What do you wish more customers knew about comics retail?

Retail stores are not a photo opportunity to improve your Instagram feed. If you like a store, if they offer you anything in the way of discovery or entertainment, even if it's just a cute place to meet up with your tinder date, lay down your hard-earned cash and contribute to their existence.  

Our comics excerpt train also stops in with a look at another Koyama title--Nathan Gelgud's House In The Jungle

And of course, there's a review. Today's comes from Josh Kramer, and he's turned his eagle eye to Tillie Walden, who just released On A Sunbeam through First Second & Avery Hill, depending on which country you're in, following the book's serialization online.

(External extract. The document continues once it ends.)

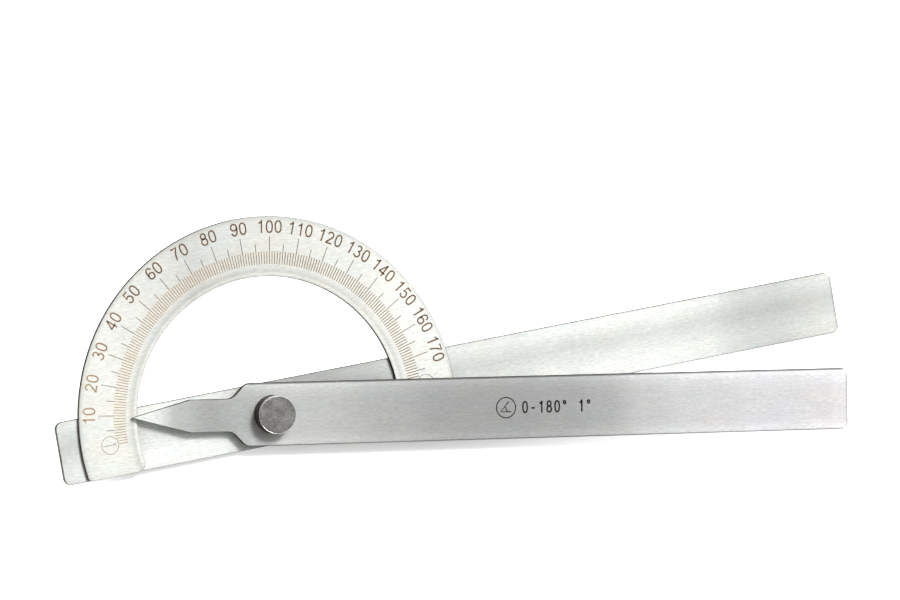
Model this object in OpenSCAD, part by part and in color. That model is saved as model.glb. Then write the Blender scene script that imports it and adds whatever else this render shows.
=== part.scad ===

Mostly, dear reader, you want to find out. OAS features some genuine, interesting sci-fi world-building that sparkles and intrigues, like the deep space planet called The Staircase. Different readers value different aspects of stories, and I know that some readers care about characters above everything else. But I do enjoy the small details, and in some parts of OAS they fell flat for me. We never really get a good look or understand any of the work anyone is doing, despite a lot of talk about it. Desirable resources are described as “healing rock.” That's not terrible, but it's not terribly interesting.

Over at The Comics Reporter, you'll find that Tom Spurgeon is the latest to praise Lauren Weinstein's tremendous Frontier #17. I'm with Tom--I spoke to a class of seniors at MCAD yesterday and Lauren's work in that issue was my go to example for why 32 page bangers have nothing to be ashamed of in the face of the onslaught of heavy tomes. While I respect Tim's desire to keep some semblance of professionalism around here, I'm under no such obligation: it's the best thing I've read this year.